What this task involves:
Quote precisely the run of lines opening with the line containing "bag.location = (0.0, 0.0, 0.0)" and closing with the line containing "from mathutils.geometry import", and nothing else.

Information provided:
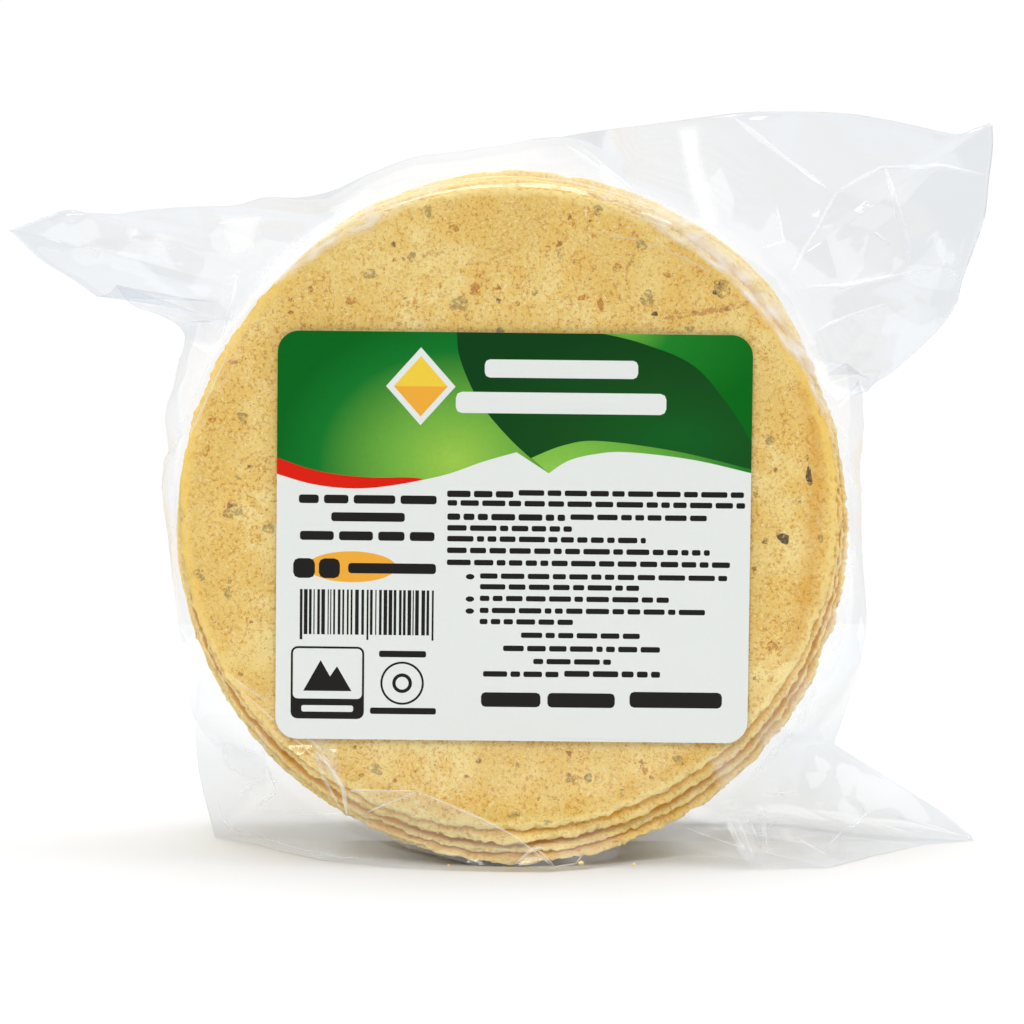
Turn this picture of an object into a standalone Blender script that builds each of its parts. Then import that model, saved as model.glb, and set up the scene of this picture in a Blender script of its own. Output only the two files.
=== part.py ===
"""Sealed clear bag of sixty corn tortillas, standing on the rim of the stack, with a paper label on its front panel.

Frame: metres, +Z up, X across the label, the labelled front faces -Y. The origin is the bottom centre of the bag.
The bag is one closed solid: its front and back sheets leave the rims of the stack and run out to one free outline,
where they meet in thin flaps. The label is a thin rounded plate just in front of the front sheet.
"""
import math

import bmesh
import bpy
from mathutils import Vector

MM = 0.001

# ---- the stack inside ------------------------------------------------------
TORTILLA_COUNT = 60
TORTILLA_PITCH = 1.15  # one tortilla and the air round it
STACK_DEPTH = TORTILLA_COUNT * TORTILLA_PITCH  # 69 mm
FILM_CLEARANCE = 0.7

FRONT_Y = -(STACK_DEPTH / 2 + FILM_CLEARANCE)  # front sheet
BACK_Y = STACK_DEPTH / 2 + FILM_CLEARANCE + 0.6  # back sheet, which sags a little more

# outline of the front tortilla, an oval a little above the floor
FRONT_CENTRE = (2.2, 84.0)
FRONT_SEMI = (76.2, 73.4)
# outline of all sixty together, which lie a few millimetres apart
RIM_CENTRE = (2.8, 79.2)
RIM_SEMI = (78.4, 79.0)
RIM_STEP_BACK = 1.0  # the rim stands this far behind the front sheet
FRONT_FOOT_STEP = 5.5  # more at the foot, where the first tortillas step down to the floor

# ---- the bag's free outline ------------------------------------------------
# corner: x, z, y of the place where front and back sheet meet, and the angle round the stack from which its film fans out
CORNERS = {
    "top_right_tip": (116.0, 171.8, 2.0, 44.0),
    "top_right_low": (89.2, 110.9, -5.0, 19.0),
    "top_right_neck": (84.3, 113.8, 0.0, 23.0),
    "right_waist": (84.4, 80.0, 0.0, 0.5),
    "right_belly": (86.0, 48.5, 1.0, -23.5),
    "bottom_right_neck": (79.7, 23.8, 1.0, -42.0),
    "bottom_right_tip": (113.6, 0.6, 2.0, -52.0),
    "foot_right": (66.0, 0.0, 0.0, -62.0),
    "foot_left": (-42.0, 0.0, 3.0, -122.0),
    "bottom_left_tip": (-68.6, 0.0, 8.0, -133.0),
    "left_hip": (-73.5, 40.0, 3.0, -152.0),
    "left_waist": (-78.4, 90.0, 0.0, -188.0),
    "top_left_neck": (-74.0, 123.4, 0.0, -213.0),
    "top_left_notch": (-90.3, 133.3, 1.0, -216.0),
    "top_left_low": (-94.9, 130.6, -3.0, -217.0),
    "top_left_tip": (-116.0, 146.0, 3.0, -222.0),
    "top_left_shoulder": (-52.0, 154.3, 2.0, -237.0),
    "crown": (2.0, 165.4, 0.0, -269.0),
    "top_right_shoulder": (72.0, 174.0, -1.0, -303.0),
    "top_right_dip": (107.0, 168.9, 1.0, -313.0),
}
# edge, from corner to corner clockwise: how far it bows out, and its number of segments
EDGES = [
    ("top_right_tip", "top_right_low", 8.6, 9),
    ("top_right_low", "top_right_neck", 0.0, 1),
    ("top_right_neck", "right_waist", 0.6, 6),
    ("right_waist", "right_belly", 0.4, 5),
    ("right_belly", "bottom_right_neck", 1.4, 5),
    ("bottom_right_neck", "bottom_right_tip", -0.3, 6),
    ("bottom_right_tip", "foot_right", 0.0, 5),
    ("foot_right", "foot_left", 0.0, 13),
    ("foot_left", "bottom_left_tip", 0.0, 4),
    ("bottom_left_tip", "left_hip", -0.8, 5),
    ("left_hip", "left_waist", 1.2, 8),
    ("left_waist", "top_left_neck", 1.6, 6),
    ("top_left_neck", "top_left_notch", -0.6, 3),
    ("top_left_notch", "top_left_low", 0.0, 1),
    ("top_left_low", "top_left_tip", 0.4, 4),
    ("top_left_tip", "top_left_shoulder", 1.6, 7),
    ("top_left_shoulder", "crown", -1.6, 7),
    ("crown", "top_right_shoulder", 2.2, 9),
    ("top_right_shoulder", "top_right_dip", 1.0, 4),
    ("top_right_dip", "top_right_tip", -0.6, 2),
]
SEAL_HALF = 0.7  # half the thickness of the flaps at the outline
SHEET_ROWS = 9  # rows of points from rim to outline on each sheet
TIGHT_SPAN = 7.0  # film shorter than this from rim to outline wraps the stack like a box
FLAP_SPAN = 26.0  # film longer than this runs out straight, as a flap
FLAP_POWER = 1.45  # how early the two sheets of a flap come together
FLOOR = 0.0

# folds pressed into both sheets of the flaps: from x, z to x, z, half width, depth towards the front
FOLDS = [
    ((36.0, 171.0), (66.0, 156.0), 5.0, 2.4),
    ((52.0, 172.0), (74.5, 154.0), 6.0, -2.6),
    ((78.0, 155.5), (114.0, 158.0), 6.0, 2.8),
    ((78.0, 155.0), (70.0, 142.0), 5.0, 2.2),
    ((91.0, 161.0), (97.0, 139.0), 5.0, 3.0),
    ((70.0, 135.0), (106.0, 139.0), 5.0, -3.0),
    ((74.0, 124.0), (92.0, 131.0), 5.0, 2.6),
    ((90.0, 118.0), (95.0, 130.0), 4.5, -2.2),
    ((-112.0, 146.0), (-92.0, 143.0), 5.0, 2.2),
    ((-96.0, 143.0), (-80.0, 131.0), 5.0, -2.4),
    ((-80.0, 142.0), (-62.0, 139.0), 5.0, 2.0),
    ((82.0, 18.0), (104.0, 5.0), 6.0, -1.8),
    ((66.0, 12.0), (72.0, 2.0), 7.0, 3.0),
]

# ---- the label --------------------------------------------------------------
LABEL_WIDTH = 109.4
LABEL_HEIGHT = 94.8
LABEL_CORNER_RADIUS = 5.0
LABEL_CORNER_STEPS = 6
LABEL_CENTRE = (3.05, 77.15)
LABEL_TURN = -0.62  # degrees, clockwise seen from the front
LABEL_THICKNESS = 0.3
LABEL_GAP = 0.3


def smooth(t):
    t = min(1.0, max(0.0, t))
    return t * t * (3 - 2 * t)


def oval(centre, semi, angle, scale=1.0):
    return (
        centre[0] + semi[0] * scale * math.cos(angle),
        centre[1] + semi[1] * scale * math.sin(angle),
    )


def foot_share(angle):
    """1 at the foot of the stack, 0 from the waist up."""
    return smooth((-math.sin(angle) - 0.35) / 0.6)


def outline():
    """Points (x, z, y, rim angle) clockwise round the bag, with every corner on it."""
    points = []
    for start, end, bow, count in EDGES:
        x0, z0, y0, a0 = CORNERS[start]
        x1, z1, y1, a1 = CORNERS[end]
        while a1 > a0:
            a1 -= 360.0
        length = math.hypot(x1 - x0, z1 - z0)
        out = (-(z1 - z0) / length, (x1 - x0) / length)
        for i in range(count):
            t = i / count
            lift = bow * 4 * t * (1 - t)
            points.append(
                (
                    x0 + (x1 - x0) * t + out[0] * lift,
                    max(FLOOR, z0 + (z1 - z0) * t + out[1] * lift),
                    y0 + (y1 - y0) * t,
                    math.radians(a0 + (a1 - a0) * t),
                )
            )
    return points


def fold_shift(x, z):
    """How far the folds carry both sheets back at this place."""
    shift = 0.0
    for (x0, z0), (x1, z1), half, depth in FOLDS:
        dx, dz = x1 - x0, z1 - z0
        t = ((x - x0) * dx + (z - z0) * dz) / (dx * dx + dz * dz)
        t = min(1.0, max(0.0, t))
        away = math.hypot(x - x0 - t * dx, z - z0 - t * dz)
        shift -= depth * max(0.0, 1.0 - away / half)
    return shift


def sheet_point(corner, row, side):
    """A point of the front (side -1) or back (side 1) sheet, row 0 at the rim and row SHEET_ROWS at the outline."""
    px, pz, py, angle = corner
    rx, rz = oval(RIM_CENTRE, RIM_SEMI, angle)
    rz = max(rz, FLOOR)
    v = row / SHEET_ROWS
    if side < 0:
        rim_y = FRONT_Y + RIM_STEP_BACK + FRONT_FOOT_STEP * foot_share(angle)
    else:
        rim_y = BACK_Y - RIM_STEP_BACK - 0.5 * FRONT_FOOT_STEP * foot_share(angle)
    edge_y = py + side * SEAL_HALF
    span = math.hypot(px - rx, pz - rz)
    flap = smooth((span - TIGHT_SPAN) / (FLAP_SPAN - TIGHT_SPAN))
    # wrapped like a box: out to the side at once, then straight back
    box_out = math.sin(min(1.0, v / 0.22) * math.pi / 2)
    box_back = smooth(v / 0.25) * 0.04 + 0.96 * v
    # run out as a flap
    flap_out = v
    flap_back = 1 - (1 - v) ** FLAP_POWER
    out = box_out + (flap_out - box_out) * flap
    back = box_back + (flap_back - box_back) * flap
    x = rx + (px - rx) * out
    z = rz + (pz - rz) * out
    y = rim_y + (edge_y - rim_y) * back
    y += fold_shift(x, z) * math.sin(math.pi * min(1.0, v * 1.02)) ** 0.5 * smooth(span / 14)
    return x, y, max(z, FLOOR)


def add_ring(bm, points):
    return [bm.verts.new(Vector(p) * MM) for p in points]


def bridge(bm, first, second, flip):
    """Triangles between two rings, cut along the same diagonals on both sheets so that these never cross."""
    count = len(first)
    for i in range(count):
        j = (i + 1) % count
        for tri in (
            (first[i], first[j], second[j]),
            (first[i], second[j], second[i]),
        ):
            bm.faces.new(tri[::-1] if flip else tri)


def build_bag():
    corners = outline()
    bm = bmesh.new()
    for side in (-1, 1):
        flip = side > 0
        face_y = FRONT_Y if side < 0 else BACK_Y
        centre_xz = FRONT_CENTRE if side < 0 else RIM_CENTRE
        semi = FRONT_SEMI if side < 0 else (RIM_SEMI[0] - 2.4, RIM_SEMI[1] - 2.4)
        centre = bm.verts.new(Vector((centre_xz[0], face_y, centre_xz[1])) * MM)
        rings = []
        for scale in (0.55, 1.0):
            ring = []
            for _, _, _, angle in corners:
                x, z = oval(centre_xz, semi, angle, scale)
                ring.append((x, face_y, max(z, FLOOR)))
            rings.append(add_ring(bm, ring))
        for row in range(SHEET_ROWS + 1):
            rings.append(
                add_ring(bm, [sheet_point(corner, row, side) for corner in corners])
            )
        for i in range(len(corners)):
            j = (i + 1) % len(corners)
            fan = (centre, rings[0][j], rings[0][i])
            bm.faces.new(fan[::-1] if not flip else fan)
        for inner, outer in zip(rings, rings[1:]):
            bridge(bm, inner, outer, flip)
        if side < 0:
            front_edge = rings[-1]
        else:
            bridge(bm, front_edge, rings[-1], False)
    bmesh.ops.recalc_face_normals(bm, faces=bm.faces)
    mesh = bpy.data.meshes.new("bag")
    bm.to_mesh(mesh)
    bm.free()
    mesh.shade_smooth()
    mesh.set_sharp_from_angle(angle=math.radians(35))
    return mesh


def build_label():
    """A rounded plate, outline in its own X-Z plane, swept back by its thickness."""
    half_w = LABEL_WIDTH / 2 - LABEL_CORNER_RADIUS
    half_h = LABEL_HEIGHT / 2 - LABEL_CORNER_RADIUS
    loop = []
    for k, (sx, sz) in enumerate(((1, 1), (-1, 1), (-1, -1), (1, -1))):
        for i in range(LABEL_CORNER_STEPS + 1):
            a = math.radians(90 * k + 90 * i / LABEL_CORNER_STEPS)
            loop.append(
                (
                    sx * half_w + LABEL_CORNER_RADIUS * math.cos(a),
                    sz * half_h + LABEL_CORNER_RADIUS * math.sin(a),
                )
            )
    bm = bmesh.new()
    face = bm.faces.new([bm.verts.new(Vector((x, 0, z)) * MM) for x, z in loop])
    swept = bmesh.ops.extrude_face_region(bm, geom=[face])
    moved = [g for g in swept["geom"] if isinstance(g, bmesh.types.BMVert)]
    bmesh.ops.translate(bm, verts=moved, vec=Vector((0, LABEL_THICKNESS, 0)) * MM)
    bmesh.ops.recalc_face_normals(bm, faces=bm.faces)
    mesh = bpy.data.meshes.new("label")
    bm.to_mesh(mesh)
    bm.free()
    return mesh


def material(name, colour, roughness, alpha=1.0, transmission=0.0):
    made = bpy.data.materials.new(name)
    made.use_nodes = True
    shader = made.node_tree.nodes["Principled BSDF"]
    shader.inputs["Base Color"].default_value = (*colour, 1.0)
    shader.inputs["Roughness"].default_value = roughness
    shader.inputs["Metallic"].default_value = 0.0
    shader.inputs["Alpha"].default_value = alpha
    shader.inputs["Transmission Weight"].default_value = transmission
    return made


def add_object(name, mesh, made, parent):
    obj = bpy.data.objects.new(name, mesh)
    obj.data.materials.append(made)
    obj.parent = parent
    bpy.context.scene.collection.objects.link(obj)
    return obj


def main():
    for obj in list(bpy.data.objects):
        bpy.data.objects.remove(obj)
    root = bpy.data.objects.new("tortilla_pack", None)
    bpy.context.scene.collection.objects.link(root)

    bag = add_object(
        "bag",
        build_bag(),
        material("film_over_tortillas", (0.75, 0.58, 0.27), 0.2),
        root,
    )
    bag.location = (0.0, 0.0, 0.0)

    label = add_object(
        "label", build_label(), material("label_paper", (0.80, 0.82, 0.80), 0.55), root
    )
    label.location = (
        LABEL_CENTRE[0] * MM,
        (FRONT_Y - LABEL_GAP - LABEL_THICKNESS) * MM,
        LABEL_CENTRE[1] * MM,
    )
    label.rotation_euler = (0.0, -math.radians(LABEL_TURN), 0.0)


main()
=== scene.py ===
import math

import bmesh
import bpy
import numpy as np
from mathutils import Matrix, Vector
from mathutils.bvhtree import BVHTree
from mathutils.geometry import delaunay_2d_cdt


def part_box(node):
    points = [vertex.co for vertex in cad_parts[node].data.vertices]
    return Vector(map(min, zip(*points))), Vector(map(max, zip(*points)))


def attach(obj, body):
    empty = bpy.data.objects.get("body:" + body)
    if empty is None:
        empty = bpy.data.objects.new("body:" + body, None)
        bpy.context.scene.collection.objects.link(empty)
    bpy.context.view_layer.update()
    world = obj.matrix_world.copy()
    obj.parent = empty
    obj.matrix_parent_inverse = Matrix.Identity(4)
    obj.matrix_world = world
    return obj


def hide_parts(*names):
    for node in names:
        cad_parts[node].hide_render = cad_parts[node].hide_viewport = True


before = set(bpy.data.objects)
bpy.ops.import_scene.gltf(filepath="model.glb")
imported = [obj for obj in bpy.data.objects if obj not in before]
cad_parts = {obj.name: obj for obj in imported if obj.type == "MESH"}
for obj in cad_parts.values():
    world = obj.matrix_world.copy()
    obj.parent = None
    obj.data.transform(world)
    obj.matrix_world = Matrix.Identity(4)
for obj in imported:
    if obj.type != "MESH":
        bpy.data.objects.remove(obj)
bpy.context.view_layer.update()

MM = 0.001
rng = np.random.default_rng(60)

bag_low, bag_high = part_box("bag")
label_low, label_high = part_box("label")
FRONT_Y = bag_low.y / MM  # the bag's front sheet, about -35.2 mm
BACK_Y = bag_high.y / MM
LABEL_FRONT_Y = label_low.y / MM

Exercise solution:
    bag.location = (0.0, 0.0, 0.0)

    label = add_object(
        "label", build_label(), material("label_paper", (0.80, 0.82, 0.80), 0.55), root
    )
    label.location = (
        LABEL_CENTRE[0] * MM,
        (FRONT_Y - LABEL_GAP - LABEL_THICKNESS) * MM,
        LABEL_CENTRE[1] * MM,
    )
    label.rotation_euler = (0.0, -math.radians(LABEL_TURN), 0.0)


main()
=== scene.py ===
import math

import bmesh
import bpy
import numpy as np
from mathutils import Matrix, Vector
from mathutils.bvhtree import BVHTree
from mathutils.geometry import delaunay_2d_cdt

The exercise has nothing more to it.